At such times her eyes shine in the light of the candles,
and her cheeks flush with the first tumult of youth, till she hardly
seems the same girl who sits every evening droning to herself over
the turf.
A branch of the Gaelic League has been started here since my last
visit, and every Sunday afternoon three little girls walk through
the village ringing a shrill hand-bell, as a signal that the women's
meeting is to be held, - here it would be useless to fix an hour, as
the hours are not recognized.
Soon afterwards bands of girls - of all ages from five to
twenty-five - begin to troop down to the schoolhouse in their reddest
Sunday petticoats. It is remarkable that these young women are
willing to spend their one afternoon of freedom in laborious studies
of orthography for no reason but a vague reverence for the Gaelic.

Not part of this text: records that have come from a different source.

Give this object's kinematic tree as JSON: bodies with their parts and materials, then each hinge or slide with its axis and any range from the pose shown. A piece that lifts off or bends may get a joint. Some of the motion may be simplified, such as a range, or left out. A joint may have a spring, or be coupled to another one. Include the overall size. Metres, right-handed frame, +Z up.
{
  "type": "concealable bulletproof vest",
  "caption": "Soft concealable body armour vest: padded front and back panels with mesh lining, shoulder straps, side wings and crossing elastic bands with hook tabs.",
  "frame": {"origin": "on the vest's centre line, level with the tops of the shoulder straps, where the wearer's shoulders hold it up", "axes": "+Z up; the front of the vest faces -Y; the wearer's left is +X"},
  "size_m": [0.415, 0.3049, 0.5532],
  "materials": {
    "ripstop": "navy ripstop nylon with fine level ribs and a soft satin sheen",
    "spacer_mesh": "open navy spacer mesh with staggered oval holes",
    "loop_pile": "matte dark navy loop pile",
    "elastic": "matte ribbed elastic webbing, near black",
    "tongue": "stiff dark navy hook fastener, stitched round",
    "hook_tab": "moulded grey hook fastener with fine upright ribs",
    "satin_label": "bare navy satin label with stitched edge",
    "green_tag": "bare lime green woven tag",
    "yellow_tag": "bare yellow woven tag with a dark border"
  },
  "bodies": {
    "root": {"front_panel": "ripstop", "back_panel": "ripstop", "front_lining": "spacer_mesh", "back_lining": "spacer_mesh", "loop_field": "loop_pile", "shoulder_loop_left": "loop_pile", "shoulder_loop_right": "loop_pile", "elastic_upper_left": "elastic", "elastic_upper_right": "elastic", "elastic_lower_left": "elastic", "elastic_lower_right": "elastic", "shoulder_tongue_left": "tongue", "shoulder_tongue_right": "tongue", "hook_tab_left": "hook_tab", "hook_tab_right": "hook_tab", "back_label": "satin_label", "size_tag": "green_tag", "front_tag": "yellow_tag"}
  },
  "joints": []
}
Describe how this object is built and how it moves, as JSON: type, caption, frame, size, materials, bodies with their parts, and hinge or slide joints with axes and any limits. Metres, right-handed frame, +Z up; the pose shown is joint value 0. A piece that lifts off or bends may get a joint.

It is true that they owe this reverence, or most of it, to the
influence of some recent visitors, yet the fact that they feel such
an influence so keenly is itself of interest.
In the older generation that did not come under the influence of the
recent language movement, I do not see any particular affection for
Gaelic. Whenever they are able, they speak English to their
children, to render them more capable of making their way in life.
Even the young men sometimes say to me -
'There's very hard English on you, and I wish to God I had the like
of it.'
The women are the great conservative force in this matter of the
language. They learn a little English in school and from their
parents, but they rarely have occasion to speak with any one who is
not a native of the islands, so their knowledge of the foreign
tongue remains rudimentary. In my cottage I have never heard a word
of English from the women except when they were speaking to the pigs
or to the dogs, or when the girl was reading a letter in English.
Women, however, with a more assertive temperament, who have had,
apparently, the same opportunities, often attain a considerable
fluency, as is the case with one, a relative of the old woman of the
house, who often visits here.
In the boys' school, where I sometimes look in, the children
surprise me by their knowledge of English, though they always speak
in Irish among themselves. The school itself is a comfortless
building in a terribly bleak position. In cold weather the children
arrive in the morning with a sod of turf tied up with their books, a
simple toll which keeps the fire well supplied, yet, I believe, a
more modern method is soon to be introduced.